[Stored items]
▼▼▼

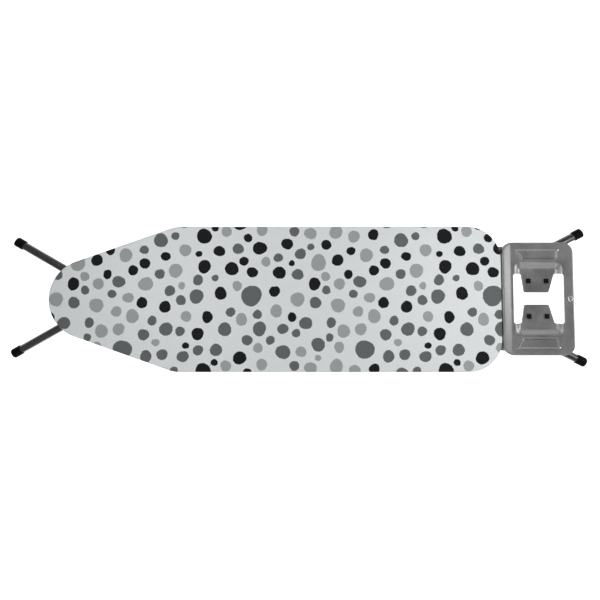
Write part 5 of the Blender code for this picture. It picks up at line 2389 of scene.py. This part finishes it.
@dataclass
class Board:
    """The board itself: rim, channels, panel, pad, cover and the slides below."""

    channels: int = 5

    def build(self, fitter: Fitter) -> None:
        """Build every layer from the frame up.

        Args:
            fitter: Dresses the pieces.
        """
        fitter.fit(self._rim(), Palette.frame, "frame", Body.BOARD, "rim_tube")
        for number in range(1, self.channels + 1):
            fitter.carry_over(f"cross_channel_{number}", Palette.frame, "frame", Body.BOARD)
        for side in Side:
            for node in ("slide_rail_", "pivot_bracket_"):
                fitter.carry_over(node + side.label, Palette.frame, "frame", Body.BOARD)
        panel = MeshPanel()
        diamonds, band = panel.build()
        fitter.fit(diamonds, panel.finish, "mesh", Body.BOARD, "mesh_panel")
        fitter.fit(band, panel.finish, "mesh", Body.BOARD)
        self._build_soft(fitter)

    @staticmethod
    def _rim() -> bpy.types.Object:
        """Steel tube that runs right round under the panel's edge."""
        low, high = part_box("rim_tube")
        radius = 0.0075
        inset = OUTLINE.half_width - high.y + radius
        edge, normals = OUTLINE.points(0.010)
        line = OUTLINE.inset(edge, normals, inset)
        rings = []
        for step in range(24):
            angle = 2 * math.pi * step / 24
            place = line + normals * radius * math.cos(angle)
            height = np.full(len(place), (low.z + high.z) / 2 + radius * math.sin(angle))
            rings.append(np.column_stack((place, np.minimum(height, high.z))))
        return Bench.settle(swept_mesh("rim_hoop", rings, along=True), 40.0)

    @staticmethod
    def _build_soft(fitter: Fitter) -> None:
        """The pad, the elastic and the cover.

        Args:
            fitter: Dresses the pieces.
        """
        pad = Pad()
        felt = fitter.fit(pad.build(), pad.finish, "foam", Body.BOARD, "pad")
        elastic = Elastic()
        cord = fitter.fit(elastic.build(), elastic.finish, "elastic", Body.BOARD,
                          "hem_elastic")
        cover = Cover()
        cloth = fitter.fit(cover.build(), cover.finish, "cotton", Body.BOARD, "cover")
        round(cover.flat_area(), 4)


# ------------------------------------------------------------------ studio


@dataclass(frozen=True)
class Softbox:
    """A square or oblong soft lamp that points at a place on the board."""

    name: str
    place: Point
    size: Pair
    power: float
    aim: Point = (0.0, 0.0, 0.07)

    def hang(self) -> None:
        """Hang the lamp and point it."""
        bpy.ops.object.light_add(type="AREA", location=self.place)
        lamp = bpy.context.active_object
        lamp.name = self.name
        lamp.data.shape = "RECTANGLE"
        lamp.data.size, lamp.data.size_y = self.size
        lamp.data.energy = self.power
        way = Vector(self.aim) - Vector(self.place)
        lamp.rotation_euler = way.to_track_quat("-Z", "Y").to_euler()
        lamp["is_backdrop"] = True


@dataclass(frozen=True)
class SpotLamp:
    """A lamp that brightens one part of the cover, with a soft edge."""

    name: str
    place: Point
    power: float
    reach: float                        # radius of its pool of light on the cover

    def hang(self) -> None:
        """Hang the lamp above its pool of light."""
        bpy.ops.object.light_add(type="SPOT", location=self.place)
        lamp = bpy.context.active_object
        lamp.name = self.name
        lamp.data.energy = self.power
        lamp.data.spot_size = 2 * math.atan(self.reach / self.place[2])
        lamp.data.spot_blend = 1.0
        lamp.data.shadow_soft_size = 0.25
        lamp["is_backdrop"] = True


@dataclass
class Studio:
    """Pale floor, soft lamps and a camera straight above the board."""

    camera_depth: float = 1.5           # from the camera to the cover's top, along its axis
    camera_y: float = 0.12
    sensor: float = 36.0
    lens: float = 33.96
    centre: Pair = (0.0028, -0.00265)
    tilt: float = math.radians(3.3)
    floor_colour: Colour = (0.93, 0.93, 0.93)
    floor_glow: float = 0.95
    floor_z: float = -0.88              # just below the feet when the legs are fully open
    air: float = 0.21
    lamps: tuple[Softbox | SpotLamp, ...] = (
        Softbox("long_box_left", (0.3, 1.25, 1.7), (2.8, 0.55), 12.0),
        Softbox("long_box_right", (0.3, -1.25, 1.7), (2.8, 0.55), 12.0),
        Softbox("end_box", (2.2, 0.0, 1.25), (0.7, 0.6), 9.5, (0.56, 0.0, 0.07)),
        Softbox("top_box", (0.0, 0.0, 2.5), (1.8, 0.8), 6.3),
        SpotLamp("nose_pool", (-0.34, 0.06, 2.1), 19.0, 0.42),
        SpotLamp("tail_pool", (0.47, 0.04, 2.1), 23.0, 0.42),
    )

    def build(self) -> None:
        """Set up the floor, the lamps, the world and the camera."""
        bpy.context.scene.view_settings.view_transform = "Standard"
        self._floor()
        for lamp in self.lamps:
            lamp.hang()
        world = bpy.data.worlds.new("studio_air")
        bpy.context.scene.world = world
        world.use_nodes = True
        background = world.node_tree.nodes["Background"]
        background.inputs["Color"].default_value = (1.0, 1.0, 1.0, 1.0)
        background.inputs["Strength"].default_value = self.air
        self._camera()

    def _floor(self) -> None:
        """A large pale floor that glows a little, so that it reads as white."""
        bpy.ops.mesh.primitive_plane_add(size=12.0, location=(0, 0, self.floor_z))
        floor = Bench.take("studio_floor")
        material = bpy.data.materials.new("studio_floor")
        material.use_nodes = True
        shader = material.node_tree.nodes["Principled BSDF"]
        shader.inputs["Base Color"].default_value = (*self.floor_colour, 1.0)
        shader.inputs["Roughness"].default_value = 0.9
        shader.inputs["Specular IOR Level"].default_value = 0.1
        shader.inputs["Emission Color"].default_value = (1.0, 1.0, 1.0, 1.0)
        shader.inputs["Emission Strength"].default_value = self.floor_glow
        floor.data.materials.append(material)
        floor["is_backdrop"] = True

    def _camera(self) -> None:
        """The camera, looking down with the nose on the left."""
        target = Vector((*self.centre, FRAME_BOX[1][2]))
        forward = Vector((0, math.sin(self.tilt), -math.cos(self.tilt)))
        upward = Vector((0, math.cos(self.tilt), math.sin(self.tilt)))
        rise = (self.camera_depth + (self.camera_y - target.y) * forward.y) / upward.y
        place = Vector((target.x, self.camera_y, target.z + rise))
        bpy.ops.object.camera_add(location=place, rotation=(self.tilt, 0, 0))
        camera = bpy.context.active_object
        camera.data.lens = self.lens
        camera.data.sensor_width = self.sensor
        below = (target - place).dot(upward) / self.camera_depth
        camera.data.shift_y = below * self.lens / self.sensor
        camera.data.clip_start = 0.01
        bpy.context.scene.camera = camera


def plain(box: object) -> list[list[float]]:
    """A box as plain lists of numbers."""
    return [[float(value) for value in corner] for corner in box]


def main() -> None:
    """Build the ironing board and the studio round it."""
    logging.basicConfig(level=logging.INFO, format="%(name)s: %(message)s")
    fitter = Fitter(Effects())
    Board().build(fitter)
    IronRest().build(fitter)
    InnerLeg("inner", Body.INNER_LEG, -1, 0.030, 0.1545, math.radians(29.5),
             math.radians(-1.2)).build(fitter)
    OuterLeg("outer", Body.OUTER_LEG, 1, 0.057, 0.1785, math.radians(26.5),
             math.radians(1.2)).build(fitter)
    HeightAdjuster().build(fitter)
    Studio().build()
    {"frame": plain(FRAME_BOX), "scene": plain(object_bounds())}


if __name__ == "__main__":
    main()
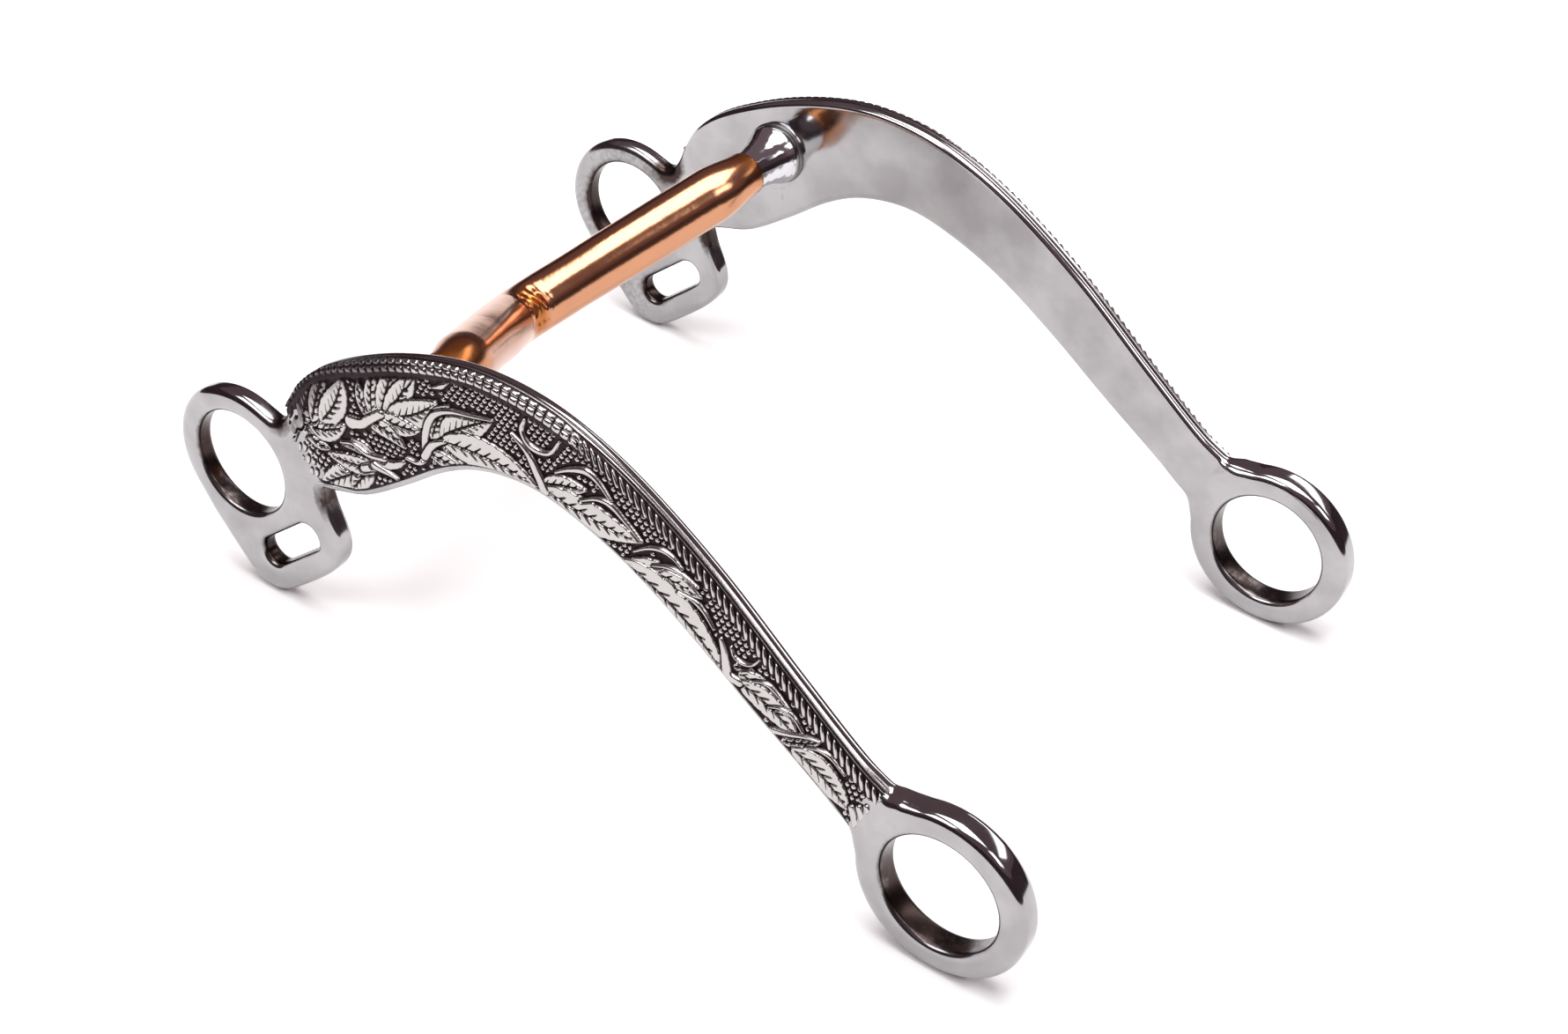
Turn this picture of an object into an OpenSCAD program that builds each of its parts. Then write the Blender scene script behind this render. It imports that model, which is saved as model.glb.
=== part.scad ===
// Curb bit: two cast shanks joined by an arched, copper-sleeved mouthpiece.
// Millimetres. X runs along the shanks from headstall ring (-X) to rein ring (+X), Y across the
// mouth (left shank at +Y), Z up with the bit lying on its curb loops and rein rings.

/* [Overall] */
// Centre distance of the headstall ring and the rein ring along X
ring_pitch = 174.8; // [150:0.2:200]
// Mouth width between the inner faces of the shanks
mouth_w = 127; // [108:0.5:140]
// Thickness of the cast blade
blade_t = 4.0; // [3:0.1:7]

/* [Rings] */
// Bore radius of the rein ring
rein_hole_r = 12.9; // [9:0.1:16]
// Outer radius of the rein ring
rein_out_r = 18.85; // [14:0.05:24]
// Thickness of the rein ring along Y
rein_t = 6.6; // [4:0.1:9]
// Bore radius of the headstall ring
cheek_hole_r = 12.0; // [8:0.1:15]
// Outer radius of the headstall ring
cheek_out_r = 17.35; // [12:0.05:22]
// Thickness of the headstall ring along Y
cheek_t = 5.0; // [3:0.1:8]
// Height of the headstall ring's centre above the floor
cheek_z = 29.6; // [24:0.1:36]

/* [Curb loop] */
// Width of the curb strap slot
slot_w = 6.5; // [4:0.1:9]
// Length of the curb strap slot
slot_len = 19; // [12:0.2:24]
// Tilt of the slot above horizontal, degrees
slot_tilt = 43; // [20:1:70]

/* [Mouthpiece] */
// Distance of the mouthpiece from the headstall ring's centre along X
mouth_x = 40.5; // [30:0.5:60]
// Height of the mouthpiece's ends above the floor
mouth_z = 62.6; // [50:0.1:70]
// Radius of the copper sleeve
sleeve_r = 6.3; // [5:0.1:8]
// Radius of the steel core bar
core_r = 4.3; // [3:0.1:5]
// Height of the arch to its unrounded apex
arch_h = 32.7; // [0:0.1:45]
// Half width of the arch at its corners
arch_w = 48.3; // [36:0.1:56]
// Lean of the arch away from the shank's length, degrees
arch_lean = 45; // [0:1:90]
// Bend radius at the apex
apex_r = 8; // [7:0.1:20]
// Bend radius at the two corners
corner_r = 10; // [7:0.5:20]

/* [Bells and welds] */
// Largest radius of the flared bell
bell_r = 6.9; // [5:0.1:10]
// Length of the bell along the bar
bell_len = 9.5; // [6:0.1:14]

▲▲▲

Print from the first line through the line that contains "the frame up.", please, including both, and leave out every line outside that stretch.

- [Exercise result]
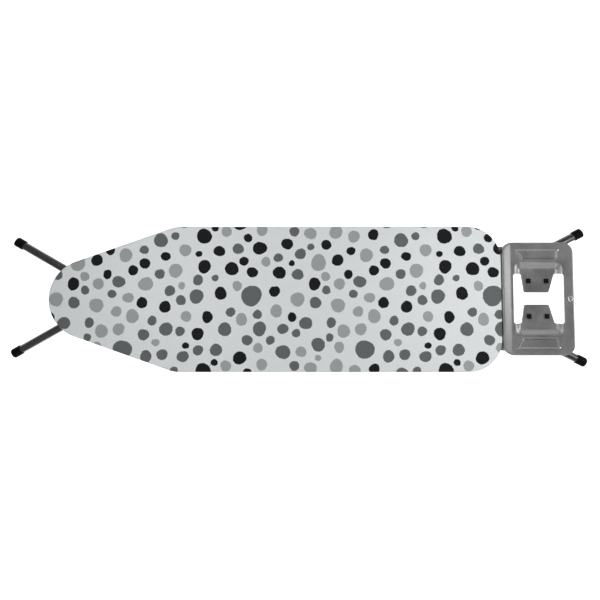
Write part 5 of the Blender code for this picture. It picks up at line 2389 of scene.py. This part finishes it.
@dataclass
class Board:
    """The board itself: rim, channels, panel, pad, cover and the slides below."""

    channels: int = 5

    def build(self, fitter: Fitter) -> None:
        """Build every layer from the frame up.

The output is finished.